◆ Task to complete: Begin with the line that contains "add('impeller', impeller(), BLADE_PLASTIC);" and end with the line that contains "obj.data = obj.data.copy()", transcribing exactly each line in that stretch and no other.

[start]

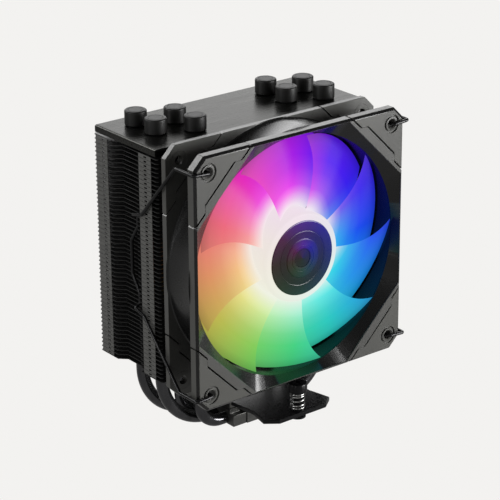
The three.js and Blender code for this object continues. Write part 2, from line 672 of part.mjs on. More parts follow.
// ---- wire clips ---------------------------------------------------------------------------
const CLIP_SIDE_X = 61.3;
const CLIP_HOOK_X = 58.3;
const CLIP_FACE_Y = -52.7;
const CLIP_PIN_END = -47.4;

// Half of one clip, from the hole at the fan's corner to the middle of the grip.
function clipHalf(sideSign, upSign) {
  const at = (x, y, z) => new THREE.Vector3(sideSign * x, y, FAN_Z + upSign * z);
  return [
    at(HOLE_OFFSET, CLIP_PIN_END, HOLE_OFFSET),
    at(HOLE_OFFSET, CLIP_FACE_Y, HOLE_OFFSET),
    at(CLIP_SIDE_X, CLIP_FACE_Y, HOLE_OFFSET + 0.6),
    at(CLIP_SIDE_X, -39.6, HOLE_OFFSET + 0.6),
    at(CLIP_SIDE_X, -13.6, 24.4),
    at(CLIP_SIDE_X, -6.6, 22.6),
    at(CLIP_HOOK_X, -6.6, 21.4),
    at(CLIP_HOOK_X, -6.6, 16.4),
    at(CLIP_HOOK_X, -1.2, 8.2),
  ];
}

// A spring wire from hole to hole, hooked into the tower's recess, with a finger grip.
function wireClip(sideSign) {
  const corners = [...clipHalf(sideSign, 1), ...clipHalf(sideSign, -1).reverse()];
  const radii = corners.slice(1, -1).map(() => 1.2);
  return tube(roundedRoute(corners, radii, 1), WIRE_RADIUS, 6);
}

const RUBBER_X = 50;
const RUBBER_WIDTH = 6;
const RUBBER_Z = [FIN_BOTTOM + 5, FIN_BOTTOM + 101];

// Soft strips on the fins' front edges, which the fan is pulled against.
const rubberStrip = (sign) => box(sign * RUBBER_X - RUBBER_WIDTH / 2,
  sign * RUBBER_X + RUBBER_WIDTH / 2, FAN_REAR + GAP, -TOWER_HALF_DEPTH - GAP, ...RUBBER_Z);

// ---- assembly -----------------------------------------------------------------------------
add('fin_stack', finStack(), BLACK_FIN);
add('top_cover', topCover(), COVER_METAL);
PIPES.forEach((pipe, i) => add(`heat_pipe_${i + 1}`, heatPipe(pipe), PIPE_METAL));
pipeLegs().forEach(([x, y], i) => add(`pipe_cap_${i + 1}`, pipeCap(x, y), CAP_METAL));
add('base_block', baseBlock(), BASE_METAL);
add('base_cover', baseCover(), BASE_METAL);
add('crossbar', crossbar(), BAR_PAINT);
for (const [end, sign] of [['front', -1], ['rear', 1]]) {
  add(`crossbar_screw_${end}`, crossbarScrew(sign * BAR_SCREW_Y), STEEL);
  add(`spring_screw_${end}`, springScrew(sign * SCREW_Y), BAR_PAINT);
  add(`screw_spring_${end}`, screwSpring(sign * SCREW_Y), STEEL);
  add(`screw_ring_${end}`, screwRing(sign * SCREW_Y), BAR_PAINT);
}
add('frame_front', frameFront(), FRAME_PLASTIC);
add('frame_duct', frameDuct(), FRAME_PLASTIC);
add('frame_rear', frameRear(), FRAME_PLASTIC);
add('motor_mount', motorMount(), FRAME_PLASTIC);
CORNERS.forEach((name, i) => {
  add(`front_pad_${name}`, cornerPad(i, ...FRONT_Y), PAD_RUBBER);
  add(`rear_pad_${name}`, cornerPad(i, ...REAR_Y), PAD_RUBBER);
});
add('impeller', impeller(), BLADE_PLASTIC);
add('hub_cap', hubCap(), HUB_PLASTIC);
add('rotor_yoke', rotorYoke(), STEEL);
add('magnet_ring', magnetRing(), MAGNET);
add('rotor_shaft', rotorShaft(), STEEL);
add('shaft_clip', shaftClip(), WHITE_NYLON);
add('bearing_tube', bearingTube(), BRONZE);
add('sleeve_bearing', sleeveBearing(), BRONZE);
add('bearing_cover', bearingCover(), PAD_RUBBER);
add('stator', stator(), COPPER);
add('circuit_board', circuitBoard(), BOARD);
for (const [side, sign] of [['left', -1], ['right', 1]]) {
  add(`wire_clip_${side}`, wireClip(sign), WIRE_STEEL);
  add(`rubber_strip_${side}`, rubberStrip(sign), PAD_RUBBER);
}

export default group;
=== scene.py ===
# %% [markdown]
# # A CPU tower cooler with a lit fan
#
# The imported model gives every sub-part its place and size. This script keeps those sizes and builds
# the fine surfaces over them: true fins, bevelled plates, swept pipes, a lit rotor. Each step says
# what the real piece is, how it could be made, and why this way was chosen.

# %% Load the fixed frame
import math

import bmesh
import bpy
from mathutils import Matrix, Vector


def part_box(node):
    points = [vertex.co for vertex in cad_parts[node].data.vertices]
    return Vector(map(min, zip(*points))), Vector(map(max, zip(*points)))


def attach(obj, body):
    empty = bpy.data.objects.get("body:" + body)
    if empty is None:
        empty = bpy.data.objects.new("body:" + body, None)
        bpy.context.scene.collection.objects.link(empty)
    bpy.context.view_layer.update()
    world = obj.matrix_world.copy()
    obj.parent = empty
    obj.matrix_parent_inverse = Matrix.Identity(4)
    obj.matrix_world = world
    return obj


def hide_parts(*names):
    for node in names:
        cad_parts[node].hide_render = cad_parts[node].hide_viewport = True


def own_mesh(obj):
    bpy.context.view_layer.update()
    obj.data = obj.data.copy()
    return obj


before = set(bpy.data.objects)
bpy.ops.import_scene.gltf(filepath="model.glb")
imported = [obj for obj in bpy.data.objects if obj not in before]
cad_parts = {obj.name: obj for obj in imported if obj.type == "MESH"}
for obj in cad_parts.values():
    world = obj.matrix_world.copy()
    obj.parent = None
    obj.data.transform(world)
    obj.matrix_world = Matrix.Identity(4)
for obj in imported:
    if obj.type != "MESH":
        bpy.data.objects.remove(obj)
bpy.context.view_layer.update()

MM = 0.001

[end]
[start]

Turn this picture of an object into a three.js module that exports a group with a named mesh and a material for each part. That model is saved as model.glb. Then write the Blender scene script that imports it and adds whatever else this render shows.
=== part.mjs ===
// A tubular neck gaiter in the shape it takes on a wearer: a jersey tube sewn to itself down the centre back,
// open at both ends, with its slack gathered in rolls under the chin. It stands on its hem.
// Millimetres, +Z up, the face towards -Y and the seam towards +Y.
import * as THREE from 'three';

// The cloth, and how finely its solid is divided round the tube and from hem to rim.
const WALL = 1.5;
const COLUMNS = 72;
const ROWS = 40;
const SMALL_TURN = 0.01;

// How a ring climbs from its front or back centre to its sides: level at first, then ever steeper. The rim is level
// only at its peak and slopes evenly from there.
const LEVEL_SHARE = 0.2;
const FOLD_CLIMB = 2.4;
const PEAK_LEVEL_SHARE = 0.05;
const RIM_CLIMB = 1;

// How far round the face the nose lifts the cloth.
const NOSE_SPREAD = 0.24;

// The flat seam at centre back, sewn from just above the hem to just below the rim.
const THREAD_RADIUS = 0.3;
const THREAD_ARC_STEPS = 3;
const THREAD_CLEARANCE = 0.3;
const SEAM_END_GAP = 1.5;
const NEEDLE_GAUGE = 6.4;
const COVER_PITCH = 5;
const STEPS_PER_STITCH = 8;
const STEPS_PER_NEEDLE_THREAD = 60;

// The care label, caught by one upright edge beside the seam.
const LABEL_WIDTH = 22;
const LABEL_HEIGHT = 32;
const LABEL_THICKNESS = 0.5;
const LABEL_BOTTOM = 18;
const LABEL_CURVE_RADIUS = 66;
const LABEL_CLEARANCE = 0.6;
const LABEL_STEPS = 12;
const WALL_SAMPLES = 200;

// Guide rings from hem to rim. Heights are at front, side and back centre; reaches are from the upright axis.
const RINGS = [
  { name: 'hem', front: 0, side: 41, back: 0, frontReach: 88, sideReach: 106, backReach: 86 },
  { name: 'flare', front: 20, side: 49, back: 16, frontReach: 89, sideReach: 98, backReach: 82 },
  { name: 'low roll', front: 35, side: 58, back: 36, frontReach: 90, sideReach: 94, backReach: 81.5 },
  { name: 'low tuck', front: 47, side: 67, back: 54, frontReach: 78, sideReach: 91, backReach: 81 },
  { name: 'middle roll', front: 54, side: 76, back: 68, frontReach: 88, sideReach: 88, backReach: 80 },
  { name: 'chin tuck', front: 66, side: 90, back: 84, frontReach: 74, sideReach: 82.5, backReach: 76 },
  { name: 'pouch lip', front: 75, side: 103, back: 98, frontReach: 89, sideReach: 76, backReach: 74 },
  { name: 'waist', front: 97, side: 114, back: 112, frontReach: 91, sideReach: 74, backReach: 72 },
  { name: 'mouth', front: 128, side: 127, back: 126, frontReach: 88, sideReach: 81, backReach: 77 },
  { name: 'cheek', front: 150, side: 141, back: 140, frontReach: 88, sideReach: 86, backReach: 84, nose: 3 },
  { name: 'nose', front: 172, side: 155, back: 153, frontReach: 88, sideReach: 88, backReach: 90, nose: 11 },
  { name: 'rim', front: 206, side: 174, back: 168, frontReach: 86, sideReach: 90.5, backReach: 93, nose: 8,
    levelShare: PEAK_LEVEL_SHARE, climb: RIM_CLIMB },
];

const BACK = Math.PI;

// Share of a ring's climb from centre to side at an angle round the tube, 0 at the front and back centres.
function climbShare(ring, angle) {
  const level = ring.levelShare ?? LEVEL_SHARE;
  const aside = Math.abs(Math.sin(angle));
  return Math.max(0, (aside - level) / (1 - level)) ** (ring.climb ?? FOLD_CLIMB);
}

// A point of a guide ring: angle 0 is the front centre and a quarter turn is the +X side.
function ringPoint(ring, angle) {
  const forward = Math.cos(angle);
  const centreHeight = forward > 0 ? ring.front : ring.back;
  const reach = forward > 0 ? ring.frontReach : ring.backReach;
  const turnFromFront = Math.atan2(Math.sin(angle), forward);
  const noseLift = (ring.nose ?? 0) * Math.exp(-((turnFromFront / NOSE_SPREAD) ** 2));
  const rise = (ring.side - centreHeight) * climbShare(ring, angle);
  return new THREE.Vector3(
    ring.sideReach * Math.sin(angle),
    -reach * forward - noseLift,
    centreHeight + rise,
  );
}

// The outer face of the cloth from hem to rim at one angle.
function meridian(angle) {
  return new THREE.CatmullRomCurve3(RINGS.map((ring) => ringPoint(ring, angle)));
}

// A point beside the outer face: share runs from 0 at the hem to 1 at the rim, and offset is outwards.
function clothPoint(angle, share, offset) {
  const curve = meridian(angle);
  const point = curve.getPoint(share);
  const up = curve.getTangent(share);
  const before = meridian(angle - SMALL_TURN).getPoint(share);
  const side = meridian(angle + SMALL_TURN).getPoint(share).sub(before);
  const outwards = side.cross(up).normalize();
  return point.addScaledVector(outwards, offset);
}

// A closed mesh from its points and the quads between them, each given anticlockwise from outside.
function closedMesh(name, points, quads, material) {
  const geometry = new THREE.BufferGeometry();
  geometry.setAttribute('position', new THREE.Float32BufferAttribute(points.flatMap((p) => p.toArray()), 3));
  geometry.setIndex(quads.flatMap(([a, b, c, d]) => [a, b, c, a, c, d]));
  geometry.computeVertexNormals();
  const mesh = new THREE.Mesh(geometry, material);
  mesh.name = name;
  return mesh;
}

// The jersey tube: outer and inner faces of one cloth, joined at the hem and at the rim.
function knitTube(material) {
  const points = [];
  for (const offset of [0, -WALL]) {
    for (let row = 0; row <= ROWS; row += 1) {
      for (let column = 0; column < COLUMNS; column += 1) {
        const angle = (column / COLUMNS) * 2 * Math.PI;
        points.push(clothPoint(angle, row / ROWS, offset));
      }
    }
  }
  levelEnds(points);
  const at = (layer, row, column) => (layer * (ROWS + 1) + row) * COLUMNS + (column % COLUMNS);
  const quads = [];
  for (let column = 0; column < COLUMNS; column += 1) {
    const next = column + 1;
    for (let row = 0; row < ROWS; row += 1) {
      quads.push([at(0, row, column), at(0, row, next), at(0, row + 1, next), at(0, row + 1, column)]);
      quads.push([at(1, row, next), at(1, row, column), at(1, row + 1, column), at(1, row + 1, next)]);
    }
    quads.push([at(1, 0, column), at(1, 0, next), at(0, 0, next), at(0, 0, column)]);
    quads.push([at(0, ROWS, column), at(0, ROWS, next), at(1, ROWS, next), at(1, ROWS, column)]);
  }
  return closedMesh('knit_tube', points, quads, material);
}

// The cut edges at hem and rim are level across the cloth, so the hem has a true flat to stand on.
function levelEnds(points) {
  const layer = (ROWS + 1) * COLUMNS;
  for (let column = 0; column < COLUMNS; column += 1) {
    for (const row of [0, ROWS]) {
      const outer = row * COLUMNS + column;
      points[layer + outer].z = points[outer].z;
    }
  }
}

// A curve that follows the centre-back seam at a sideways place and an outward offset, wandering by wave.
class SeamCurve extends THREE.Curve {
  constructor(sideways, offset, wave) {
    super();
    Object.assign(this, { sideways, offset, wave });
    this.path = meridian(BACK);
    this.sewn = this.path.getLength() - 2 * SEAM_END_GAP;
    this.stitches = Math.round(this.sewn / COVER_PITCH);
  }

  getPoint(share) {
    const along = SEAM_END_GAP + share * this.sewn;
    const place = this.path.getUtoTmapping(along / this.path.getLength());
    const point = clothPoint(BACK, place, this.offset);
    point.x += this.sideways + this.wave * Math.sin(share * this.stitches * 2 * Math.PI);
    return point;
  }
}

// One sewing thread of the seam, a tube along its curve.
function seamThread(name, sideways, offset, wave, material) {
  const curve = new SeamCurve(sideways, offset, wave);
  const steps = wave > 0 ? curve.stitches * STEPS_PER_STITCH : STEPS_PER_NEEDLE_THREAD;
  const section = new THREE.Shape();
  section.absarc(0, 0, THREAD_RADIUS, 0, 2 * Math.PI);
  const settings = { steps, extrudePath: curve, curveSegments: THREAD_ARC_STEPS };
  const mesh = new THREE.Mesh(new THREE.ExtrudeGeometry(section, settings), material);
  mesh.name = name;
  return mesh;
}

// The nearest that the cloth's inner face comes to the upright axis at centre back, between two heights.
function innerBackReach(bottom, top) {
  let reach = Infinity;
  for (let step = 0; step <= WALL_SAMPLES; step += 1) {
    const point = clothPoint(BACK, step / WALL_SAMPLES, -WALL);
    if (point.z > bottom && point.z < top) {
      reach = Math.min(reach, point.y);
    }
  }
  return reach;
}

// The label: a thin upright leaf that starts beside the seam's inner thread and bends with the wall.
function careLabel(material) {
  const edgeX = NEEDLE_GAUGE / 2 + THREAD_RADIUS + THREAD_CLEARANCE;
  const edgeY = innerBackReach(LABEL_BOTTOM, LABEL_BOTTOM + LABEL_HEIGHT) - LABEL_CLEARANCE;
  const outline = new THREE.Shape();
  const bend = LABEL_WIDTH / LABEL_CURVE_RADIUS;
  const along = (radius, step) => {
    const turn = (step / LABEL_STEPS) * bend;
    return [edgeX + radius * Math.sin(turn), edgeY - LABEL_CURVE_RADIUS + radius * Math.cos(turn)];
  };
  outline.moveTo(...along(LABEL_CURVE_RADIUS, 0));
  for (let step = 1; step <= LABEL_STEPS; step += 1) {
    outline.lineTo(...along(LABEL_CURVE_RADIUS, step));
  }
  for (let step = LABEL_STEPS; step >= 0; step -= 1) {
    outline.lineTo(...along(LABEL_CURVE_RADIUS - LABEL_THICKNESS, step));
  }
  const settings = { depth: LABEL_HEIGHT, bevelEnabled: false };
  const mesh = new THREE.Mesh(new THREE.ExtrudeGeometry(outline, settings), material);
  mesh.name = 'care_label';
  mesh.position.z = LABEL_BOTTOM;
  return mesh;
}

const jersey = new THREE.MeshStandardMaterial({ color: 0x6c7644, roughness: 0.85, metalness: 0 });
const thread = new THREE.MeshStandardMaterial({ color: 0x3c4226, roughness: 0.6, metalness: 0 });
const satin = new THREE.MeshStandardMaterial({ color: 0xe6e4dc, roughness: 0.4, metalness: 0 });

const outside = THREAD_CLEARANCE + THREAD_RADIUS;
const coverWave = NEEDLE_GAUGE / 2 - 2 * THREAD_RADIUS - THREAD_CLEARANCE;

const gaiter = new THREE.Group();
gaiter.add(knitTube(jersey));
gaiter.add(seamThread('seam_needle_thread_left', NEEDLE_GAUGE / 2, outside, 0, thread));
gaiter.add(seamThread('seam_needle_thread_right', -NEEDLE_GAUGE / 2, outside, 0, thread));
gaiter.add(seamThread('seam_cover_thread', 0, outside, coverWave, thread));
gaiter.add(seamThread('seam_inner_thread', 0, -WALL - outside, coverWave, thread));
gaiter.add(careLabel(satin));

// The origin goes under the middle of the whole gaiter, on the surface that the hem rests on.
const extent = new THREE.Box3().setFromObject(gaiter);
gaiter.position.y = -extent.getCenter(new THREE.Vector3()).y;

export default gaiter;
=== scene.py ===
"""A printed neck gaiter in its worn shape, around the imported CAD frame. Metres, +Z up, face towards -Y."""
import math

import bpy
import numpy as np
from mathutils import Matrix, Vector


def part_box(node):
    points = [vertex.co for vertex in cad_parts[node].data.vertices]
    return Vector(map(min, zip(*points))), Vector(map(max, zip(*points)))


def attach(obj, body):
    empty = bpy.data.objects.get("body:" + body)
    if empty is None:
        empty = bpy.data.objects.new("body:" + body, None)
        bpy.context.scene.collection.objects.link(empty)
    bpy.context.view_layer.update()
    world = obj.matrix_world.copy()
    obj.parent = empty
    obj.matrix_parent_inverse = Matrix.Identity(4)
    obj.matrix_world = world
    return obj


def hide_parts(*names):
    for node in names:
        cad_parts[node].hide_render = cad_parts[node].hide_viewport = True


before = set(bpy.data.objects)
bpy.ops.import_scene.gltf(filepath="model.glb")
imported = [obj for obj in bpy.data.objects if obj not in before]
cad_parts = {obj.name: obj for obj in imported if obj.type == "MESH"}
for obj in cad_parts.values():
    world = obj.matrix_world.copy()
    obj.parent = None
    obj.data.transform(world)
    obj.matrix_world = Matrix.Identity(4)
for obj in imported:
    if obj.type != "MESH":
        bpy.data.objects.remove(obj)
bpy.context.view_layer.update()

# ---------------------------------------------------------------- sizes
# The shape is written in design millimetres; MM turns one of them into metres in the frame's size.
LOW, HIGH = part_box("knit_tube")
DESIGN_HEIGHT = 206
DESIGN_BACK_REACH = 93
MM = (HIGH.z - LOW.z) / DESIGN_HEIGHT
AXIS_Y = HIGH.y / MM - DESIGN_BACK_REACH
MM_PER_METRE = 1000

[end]

◆ Answer for the task:
add('impeller', impeller(), BLADE_PLASTIC);
add('hub_cap', hubCap(), HUB_PLASTIC);
add('rotor_yoke', rotorYoke(), STEEL);
add('magnet_ring', magnetRing(), MAGNET);
add('rotor_shaft', rotorShaft(), STEEL);
add('shaft_clip', shaftClip(), WHITE_NYLON);
add('bearing_tube', bearingTube(), BRONZE);
add('sleeve_bearing', sleeveBearing(), BRONZE);
add('bearing_cover', bearingCover(), PAD_RUBBER);
add('stator', stator(), COPPER);
add('circuit_board', circuitBoard(), BOARD);
for (const [side, sign] of [['left', -1], ['right', 1]]) {
  add(`wire_clip_${side}`, wireClip(sign), WIRE_STEEL);
  add(`rubber_strip_${side}`, rubberStrip(sign), PAD_RUBBER);
}

export default group;
=== scene.py ===
# %% [markdown]
# # A CPU tower cooler with a lit fan
#
# The imported model gives every sub-part its place and size. This script keeps those sizes and builds
# the fine surfaces over them: true fins, bevelled plates, swept pipes, a lit rotor. Each step says
# what the real piece is, how it could be made, and why this way was chosen.

# %% Load the fixed frame
import math

import bmesh
import bpy
from mathutils import Matrix, Vector


def part_box(node):
    points = [vertex.co for vertex in cad_parts[node].data.vertices]
    return Vector(map(min, zip(*points))), Vector(map(max, zip(*points)))


def attach(obj, body):
    empty = bpy.data.objects.get("body:" + body)
    if empty is None:
        empty = bpy.data.objects.new("body:" + body, None)
        bpy.context.scene.collection.objects.link(empty)
    bpy.context.view_layer.update()
    world = obj.matrix_world.copy()
    obj.parent = empty
    obj.matrix_parent_inverse = Matrix.Identity(4)
    obj.matrix_world = world
    return obj


def hide_parts(*names):
    for node in names:
        cad_parts[node].hide_render = cad_parts[node].hide_viewport = True


def own_mesh(obj):
    bpy.context.view_layer.update()
    obj.data = obj.data.copy()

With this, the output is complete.